* **Goal**: Retype everything from the line that contains "The OpenSCAD and" down to the line that contains "length = math.hypot(run, rise)", inclusive, without altering or adding anything.

(Source records)
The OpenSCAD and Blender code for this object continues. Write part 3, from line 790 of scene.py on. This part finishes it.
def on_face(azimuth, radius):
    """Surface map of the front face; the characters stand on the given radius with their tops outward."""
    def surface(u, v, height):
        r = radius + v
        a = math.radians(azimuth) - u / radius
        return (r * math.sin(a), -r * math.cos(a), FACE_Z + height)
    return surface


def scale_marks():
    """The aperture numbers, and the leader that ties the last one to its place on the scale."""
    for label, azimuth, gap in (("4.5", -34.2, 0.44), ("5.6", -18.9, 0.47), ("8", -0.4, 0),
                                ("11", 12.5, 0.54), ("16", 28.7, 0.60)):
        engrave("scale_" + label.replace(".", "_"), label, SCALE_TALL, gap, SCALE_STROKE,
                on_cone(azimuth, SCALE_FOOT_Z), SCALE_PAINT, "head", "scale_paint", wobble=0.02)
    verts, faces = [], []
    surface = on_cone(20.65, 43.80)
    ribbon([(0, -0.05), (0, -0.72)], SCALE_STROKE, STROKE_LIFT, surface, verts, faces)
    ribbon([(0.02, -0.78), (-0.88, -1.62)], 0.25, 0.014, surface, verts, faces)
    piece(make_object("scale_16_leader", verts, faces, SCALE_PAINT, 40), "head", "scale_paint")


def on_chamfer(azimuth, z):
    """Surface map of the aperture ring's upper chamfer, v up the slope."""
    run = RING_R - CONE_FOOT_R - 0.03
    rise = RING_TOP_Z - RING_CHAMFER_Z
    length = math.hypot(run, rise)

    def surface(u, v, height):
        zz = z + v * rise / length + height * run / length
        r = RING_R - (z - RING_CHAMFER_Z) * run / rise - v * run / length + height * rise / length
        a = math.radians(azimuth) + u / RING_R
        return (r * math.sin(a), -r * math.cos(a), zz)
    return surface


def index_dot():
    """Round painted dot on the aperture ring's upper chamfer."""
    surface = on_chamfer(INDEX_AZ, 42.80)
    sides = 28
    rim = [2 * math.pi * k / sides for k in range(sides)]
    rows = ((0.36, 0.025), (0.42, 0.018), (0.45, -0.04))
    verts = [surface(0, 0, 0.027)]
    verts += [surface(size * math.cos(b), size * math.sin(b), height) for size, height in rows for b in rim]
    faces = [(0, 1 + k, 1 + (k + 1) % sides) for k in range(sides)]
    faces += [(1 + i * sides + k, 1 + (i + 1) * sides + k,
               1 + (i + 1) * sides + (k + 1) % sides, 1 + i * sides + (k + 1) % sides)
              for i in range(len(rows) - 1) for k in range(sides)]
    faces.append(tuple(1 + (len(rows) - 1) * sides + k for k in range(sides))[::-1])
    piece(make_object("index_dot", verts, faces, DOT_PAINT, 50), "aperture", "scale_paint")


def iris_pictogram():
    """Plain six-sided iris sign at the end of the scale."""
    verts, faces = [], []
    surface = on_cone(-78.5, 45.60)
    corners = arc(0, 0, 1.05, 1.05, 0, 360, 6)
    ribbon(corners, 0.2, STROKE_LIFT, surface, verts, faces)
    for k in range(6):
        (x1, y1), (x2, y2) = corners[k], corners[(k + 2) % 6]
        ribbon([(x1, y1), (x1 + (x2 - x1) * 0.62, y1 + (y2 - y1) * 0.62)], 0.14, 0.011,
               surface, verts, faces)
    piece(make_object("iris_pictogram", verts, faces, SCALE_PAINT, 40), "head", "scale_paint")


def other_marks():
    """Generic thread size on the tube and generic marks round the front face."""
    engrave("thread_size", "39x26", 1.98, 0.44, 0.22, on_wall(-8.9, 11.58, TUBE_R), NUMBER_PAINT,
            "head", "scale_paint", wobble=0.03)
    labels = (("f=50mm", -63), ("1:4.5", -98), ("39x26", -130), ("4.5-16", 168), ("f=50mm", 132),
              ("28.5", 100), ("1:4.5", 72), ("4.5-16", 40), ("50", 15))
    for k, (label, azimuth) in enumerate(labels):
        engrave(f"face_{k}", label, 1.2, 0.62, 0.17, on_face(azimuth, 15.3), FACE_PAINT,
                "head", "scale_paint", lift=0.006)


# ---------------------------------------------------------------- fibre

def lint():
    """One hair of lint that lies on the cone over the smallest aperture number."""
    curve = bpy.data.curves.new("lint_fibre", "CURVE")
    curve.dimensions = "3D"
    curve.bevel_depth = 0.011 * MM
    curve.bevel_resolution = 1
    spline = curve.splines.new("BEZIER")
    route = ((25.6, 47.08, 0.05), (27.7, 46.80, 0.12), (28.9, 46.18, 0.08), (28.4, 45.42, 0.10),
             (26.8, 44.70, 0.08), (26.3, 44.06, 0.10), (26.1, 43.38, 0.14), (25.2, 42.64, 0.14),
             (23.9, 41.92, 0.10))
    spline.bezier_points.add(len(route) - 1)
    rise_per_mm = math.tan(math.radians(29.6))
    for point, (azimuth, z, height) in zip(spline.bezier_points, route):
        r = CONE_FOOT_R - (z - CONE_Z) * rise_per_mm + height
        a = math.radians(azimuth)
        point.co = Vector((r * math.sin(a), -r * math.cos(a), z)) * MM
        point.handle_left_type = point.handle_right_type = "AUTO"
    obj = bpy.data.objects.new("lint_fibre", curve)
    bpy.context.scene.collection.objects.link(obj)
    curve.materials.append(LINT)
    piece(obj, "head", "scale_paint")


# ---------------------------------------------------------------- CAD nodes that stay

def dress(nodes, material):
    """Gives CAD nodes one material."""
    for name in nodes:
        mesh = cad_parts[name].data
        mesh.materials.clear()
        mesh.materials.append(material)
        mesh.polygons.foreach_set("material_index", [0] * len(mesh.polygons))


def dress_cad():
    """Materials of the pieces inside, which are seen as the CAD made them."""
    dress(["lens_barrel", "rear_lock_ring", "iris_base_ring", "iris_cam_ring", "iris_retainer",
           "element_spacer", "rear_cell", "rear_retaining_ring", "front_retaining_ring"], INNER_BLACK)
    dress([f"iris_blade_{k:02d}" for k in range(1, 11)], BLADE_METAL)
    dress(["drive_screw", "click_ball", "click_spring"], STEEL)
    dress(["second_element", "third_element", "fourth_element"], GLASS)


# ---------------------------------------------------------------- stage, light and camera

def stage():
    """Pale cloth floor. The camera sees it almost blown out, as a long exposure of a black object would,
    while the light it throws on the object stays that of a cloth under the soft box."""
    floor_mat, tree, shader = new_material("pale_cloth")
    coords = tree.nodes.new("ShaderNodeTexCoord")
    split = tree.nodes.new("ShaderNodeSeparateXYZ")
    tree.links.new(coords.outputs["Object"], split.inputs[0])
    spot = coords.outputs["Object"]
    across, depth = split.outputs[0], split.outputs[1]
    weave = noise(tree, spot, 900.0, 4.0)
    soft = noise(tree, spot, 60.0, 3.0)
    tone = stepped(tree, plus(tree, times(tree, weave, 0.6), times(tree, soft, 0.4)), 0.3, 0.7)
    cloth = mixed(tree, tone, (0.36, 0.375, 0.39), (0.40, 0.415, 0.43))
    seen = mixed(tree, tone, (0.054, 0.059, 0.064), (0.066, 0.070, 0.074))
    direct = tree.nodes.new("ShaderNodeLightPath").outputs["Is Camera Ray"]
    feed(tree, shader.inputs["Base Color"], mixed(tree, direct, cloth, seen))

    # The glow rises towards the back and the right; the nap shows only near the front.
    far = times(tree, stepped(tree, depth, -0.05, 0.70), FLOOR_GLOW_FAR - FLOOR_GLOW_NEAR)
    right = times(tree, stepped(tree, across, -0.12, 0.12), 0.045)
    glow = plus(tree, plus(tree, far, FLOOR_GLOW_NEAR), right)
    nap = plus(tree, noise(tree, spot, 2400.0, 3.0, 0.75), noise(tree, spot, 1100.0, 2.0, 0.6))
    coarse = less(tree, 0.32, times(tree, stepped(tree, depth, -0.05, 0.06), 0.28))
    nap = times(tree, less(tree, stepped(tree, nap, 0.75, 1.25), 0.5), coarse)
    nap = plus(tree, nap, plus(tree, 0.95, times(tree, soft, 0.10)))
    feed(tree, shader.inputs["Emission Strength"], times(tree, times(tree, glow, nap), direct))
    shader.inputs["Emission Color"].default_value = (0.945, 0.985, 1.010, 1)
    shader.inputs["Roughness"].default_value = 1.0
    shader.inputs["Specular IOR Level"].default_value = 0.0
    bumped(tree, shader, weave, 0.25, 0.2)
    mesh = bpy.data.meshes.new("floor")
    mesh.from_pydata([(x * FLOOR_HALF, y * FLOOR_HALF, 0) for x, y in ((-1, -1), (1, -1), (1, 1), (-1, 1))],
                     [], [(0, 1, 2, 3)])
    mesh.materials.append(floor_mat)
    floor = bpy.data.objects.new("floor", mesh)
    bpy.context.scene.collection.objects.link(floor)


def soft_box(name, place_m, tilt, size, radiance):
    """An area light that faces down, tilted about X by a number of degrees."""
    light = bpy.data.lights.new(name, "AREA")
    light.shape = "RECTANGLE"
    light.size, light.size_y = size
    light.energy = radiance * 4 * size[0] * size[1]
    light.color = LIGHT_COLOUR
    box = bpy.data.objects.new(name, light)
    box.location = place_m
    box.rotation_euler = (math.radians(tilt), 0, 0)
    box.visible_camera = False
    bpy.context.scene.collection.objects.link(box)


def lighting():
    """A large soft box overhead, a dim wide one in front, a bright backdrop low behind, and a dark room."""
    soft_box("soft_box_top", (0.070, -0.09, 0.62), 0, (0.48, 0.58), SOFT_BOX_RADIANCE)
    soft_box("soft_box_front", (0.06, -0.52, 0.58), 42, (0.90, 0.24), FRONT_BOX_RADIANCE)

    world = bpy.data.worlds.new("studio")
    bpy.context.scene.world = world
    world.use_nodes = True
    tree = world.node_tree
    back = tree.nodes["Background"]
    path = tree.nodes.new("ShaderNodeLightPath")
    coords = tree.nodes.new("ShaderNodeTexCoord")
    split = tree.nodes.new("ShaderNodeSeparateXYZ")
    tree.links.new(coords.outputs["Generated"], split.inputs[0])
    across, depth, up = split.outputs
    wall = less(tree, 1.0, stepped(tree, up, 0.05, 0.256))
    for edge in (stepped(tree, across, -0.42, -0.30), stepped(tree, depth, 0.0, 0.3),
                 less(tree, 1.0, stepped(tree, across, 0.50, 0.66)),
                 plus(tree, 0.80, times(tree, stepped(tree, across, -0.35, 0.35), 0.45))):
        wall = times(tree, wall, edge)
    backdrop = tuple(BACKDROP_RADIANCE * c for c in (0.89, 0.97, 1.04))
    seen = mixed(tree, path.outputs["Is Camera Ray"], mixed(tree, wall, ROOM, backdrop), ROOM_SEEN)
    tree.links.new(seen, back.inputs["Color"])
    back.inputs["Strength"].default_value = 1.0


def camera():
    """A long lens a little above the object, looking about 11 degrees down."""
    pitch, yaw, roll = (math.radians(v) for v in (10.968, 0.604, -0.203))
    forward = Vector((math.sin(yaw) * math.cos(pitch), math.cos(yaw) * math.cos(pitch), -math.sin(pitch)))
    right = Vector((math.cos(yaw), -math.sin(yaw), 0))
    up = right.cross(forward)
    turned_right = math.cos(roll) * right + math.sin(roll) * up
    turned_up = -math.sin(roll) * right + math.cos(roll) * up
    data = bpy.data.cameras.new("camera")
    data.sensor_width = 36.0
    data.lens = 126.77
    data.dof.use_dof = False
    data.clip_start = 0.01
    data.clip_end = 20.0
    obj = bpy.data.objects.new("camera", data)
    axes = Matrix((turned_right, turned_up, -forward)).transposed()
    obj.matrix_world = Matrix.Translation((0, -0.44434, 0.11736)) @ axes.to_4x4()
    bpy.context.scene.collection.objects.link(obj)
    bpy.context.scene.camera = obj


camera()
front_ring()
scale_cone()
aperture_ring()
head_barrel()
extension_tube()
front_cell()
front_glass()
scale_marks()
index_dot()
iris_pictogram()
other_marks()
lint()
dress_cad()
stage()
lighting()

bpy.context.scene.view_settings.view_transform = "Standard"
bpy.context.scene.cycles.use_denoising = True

* * *

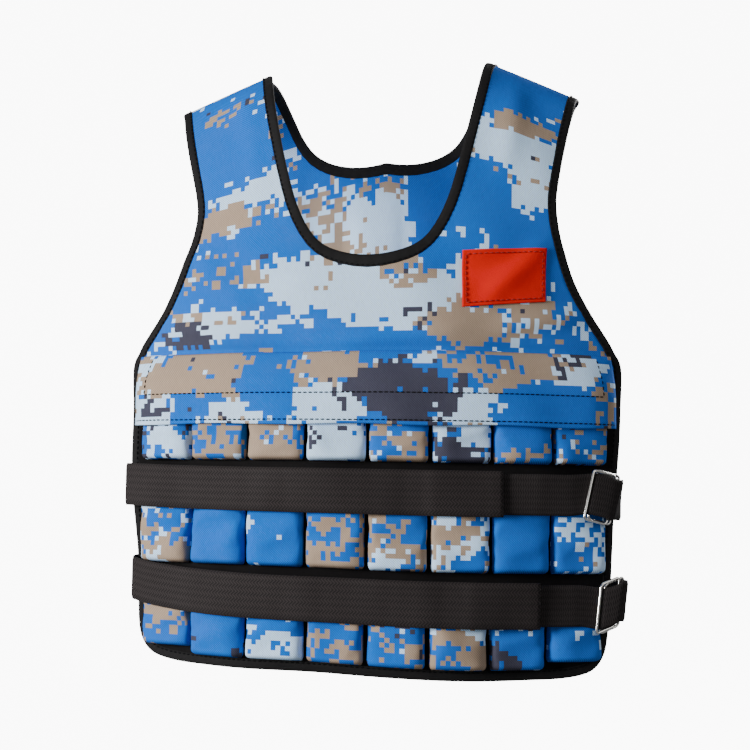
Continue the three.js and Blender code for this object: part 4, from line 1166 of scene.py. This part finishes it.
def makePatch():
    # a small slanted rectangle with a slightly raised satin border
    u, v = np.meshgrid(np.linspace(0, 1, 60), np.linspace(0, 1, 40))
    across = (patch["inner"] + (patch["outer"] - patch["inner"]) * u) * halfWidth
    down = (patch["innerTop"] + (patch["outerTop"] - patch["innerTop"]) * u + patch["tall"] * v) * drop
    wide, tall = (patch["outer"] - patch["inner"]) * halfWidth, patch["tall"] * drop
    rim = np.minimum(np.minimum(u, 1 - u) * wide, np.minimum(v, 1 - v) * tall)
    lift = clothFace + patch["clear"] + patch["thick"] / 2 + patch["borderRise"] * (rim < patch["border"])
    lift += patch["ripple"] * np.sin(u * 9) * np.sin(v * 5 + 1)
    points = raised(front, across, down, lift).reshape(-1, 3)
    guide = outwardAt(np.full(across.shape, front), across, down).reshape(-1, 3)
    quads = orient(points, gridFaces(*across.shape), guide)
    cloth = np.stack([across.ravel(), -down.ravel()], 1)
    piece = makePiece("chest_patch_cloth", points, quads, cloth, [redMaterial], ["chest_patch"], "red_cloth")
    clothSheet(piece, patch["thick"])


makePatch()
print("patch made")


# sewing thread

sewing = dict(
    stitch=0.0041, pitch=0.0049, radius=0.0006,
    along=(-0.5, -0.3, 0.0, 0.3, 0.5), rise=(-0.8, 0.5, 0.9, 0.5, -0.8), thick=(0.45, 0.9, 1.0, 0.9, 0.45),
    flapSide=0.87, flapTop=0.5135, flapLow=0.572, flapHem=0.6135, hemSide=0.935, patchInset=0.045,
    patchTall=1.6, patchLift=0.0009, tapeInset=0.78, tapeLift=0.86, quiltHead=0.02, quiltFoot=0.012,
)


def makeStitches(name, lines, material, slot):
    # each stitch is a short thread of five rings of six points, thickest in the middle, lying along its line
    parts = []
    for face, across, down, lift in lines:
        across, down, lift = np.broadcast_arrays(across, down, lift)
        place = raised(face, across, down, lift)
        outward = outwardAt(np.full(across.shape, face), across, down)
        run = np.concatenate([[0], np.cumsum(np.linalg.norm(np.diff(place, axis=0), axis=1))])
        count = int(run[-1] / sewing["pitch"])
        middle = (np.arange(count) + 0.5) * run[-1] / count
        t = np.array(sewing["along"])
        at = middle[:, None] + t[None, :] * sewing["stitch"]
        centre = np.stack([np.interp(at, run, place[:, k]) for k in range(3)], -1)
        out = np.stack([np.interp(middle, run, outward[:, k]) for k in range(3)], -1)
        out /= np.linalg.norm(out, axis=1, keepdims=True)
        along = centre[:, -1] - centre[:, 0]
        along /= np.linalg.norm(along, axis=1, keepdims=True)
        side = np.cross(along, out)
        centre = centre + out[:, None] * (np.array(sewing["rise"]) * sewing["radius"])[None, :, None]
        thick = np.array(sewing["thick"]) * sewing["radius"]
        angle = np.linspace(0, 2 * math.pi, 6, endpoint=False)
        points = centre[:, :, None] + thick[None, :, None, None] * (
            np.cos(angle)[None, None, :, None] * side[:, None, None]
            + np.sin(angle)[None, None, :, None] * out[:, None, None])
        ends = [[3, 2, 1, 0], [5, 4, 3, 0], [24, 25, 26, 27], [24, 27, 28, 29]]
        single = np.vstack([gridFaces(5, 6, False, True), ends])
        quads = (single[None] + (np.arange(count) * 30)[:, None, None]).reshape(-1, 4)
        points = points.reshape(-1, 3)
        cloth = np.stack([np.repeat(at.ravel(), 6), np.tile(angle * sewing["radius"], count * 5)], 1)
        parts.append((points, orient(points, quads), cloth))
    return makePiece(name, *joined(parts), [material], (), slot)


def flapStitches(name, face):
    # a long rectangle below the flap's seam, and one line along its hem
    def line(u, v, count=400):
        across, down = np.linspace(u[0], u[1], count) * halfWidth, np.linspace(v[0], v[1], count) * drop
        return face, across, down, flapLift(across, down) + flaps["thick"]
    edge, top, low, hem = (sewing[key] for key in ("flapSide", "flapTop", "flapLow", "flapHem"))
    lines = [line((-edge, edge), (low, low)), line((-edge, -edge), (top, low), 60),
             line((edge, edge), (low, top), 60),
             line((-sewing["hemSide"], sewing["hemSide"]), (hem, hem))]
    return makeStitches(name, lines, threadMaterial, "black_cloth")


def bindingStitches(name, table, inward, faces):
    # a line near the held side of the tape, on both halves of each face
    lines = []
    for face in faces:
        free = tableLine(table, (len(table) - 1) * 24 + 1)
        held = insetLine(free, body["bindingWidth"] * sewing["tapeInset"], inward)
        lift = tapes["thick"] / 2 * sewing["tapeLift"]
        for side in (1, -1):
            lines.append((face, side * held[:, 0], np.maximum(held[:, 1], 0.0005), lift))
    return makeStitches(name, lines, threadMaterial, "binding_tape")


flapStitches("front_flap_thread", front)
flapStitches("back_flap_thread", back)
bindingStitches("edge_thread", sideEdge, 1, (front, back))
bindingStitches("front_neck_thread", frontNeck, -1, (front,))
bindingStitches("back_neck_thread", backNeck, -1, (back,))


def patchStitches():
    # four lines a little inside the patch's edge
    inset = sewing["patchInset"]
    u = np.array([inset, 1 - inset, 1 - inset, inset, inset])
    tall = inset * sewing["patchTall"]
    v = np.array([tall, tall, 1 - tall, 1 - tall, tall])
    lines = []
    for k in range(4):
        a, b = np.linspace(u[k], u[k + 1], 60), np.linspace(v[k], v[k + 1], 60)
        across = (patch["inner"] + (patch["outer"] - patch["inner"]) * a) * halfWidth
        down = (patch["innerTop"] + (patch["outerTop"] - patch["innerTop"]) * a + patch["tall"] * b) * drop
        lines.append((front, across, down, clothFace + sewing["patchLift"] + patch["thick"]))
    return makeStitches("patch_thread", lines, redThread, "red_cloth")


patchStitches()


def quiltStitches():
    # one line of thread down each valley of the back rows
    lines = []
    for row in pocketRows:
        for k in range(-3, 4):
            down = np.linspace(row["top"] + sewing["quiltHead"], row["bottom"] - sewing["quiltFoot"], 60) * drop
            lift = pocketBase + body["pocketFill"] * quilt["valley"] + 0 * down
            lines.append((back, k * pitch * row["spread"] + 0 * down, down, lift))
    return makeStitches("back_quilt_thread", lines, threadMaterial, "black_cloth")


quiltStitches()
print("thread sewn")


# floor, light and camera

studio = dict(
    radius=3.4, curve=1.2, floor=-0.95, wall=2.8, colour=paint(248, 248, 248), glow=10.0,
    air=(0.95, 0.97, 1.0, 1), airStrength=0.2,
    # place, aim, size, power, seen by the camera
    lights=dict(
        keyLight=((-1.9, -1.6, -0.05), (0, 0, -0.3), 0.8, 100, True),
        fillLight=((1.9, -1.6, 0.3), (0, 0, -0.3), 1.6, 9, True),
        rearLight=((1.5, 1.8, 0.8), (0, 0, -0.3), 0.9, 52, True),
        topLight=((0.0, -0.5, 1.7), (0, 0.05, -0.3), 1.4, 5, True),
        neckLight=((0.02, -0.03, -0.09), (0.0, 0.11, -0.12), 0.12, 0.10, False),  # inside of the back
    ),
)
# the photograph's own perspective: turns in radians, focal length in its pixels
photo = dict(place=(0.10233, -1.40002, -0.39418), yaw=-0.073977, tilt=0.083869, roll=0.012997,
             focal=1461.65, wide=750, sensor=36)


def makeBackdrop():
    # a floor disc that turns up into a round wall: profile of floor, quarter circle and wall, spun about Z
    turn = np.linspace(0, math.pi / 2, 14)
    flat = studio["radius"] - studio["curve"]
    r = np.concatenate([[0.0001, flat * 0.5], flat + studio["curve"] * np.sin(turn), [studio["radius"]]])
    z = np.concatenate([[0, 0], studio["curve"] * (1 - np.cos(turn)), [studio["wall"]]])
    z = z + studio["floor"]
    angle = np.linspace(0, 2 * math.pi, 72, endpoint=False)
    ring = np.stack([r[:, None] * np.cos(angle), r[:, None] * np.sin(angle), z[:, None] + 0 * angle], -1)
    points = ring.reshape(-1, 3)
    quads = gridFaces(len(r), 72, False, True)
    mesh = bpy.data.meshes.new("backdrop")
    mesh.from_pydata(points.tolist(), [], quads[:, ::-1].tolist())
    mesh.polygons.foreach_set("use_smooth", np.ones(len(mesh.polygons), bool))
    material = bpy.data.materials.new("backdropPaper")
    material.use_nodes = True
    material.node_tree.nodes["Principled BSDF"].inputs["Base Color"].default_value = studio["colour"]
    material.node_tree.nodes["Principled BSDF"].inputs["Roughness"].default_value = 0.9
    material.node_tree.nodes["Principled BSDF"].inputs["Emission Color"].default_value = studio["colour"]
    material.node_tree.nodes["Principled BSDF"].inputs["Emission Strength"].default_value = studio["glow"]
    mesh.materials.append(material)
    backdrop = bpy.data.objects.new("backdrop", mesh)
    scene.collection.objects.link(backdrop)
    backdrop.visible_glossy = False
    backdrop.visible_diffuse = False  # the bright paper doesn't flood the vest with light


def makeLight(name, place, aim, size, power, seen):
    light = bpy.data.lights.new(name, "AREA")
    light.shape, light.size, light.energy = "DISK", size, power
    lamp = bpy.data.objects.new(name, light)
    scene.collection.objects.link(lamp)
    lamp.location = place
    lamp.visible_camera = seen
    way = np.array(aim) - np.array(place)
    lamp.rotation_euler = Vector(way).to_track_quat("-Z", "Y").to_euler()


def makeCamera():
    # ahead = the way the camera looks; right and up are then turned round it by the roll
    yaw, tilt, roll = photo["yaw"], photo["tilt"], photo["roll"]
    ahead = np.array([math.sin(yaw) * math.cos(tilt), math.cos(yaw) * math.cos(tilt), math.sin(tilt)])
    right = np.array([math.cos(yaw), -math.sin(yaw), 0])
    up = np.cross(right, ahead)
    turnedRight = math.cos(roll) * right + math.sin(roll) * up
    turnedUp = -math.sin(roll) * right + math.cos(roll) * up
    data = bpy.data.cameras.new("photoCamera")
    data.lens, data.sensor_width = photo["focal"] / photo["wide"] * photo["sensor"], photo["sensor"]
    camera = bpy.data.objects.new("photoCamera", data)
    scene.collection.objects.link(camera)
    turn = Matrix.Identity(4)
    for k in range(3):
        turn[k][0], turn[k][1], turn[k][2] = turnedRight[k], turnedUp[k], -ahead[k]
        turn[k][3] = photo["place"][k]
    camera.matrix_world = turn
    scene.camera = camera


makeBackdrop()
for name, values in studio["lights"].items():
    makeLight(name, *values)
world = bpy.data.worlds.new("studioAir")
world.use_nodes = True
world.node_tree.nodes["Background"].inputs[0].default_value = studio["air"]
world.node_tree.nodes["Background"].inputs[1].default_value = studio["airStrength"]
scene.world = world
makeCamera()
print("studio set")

* **Answer for this exercise**:
The OpenSCAD and Blender code for this object continues. Write part 3, from line 790 of scene.py on. This part finishes it.
def on_face(azimuth, radius):
    """Surface map of the front face; the characters stand on the given radius with their tops outward."""
    def surface(u, v, height):
        r = radius + v
        a = math.radians(azimuth) - u / radius
        return (r * math.sin(a), -r * math.cos(a), FACE_Z + height)
    return surface


def scale_marks():
    """The aperture numbers, and the leader that ties the last one to its place on the scale."""
    for label, azimuth, gap in (("4.5", -34.2, 0.44), ("5.6", -18.9, 0.47), ("8", -0.4, 0),
                                ("11", 12.5, 0.54), ("16", 28.7, 0.60)):
        engrave("scale_" + label.replace(".", "_"), label, SCALE_TALL, gap, SCALE_STROKE,
                on_cone(azimuth, SCALE_FOOT_Z), SCALE_PAINT, "head", "scale_paint", wobble=0.02)
    verts, faces = [], []
    surface = on_cone(20.65, 43.80)
    ribbon([(0, -0.05), (0, -0.72)], SCALE_STROKE, STROKE_LIFT, surface, verts, faces)
    ribbon([(0.02, -0.78), (-0.88, -1.62)], 0.25, 0.014, surface, verts, faces)
    piece(make_object("scale_16_leader", verts, faces, SCALE_PAINT, 40), "head", "scale_paint")


def on_chamfer(azimuth, z):
    """Surface map of the aperture ring's upper chamfer, v up the slope."""
    run = RING_R - CONE_FOOT_R - 0.03
    rise = RING_TOP_Z - RING_CHAMFER_Z
    length = math.hypot(run, rise)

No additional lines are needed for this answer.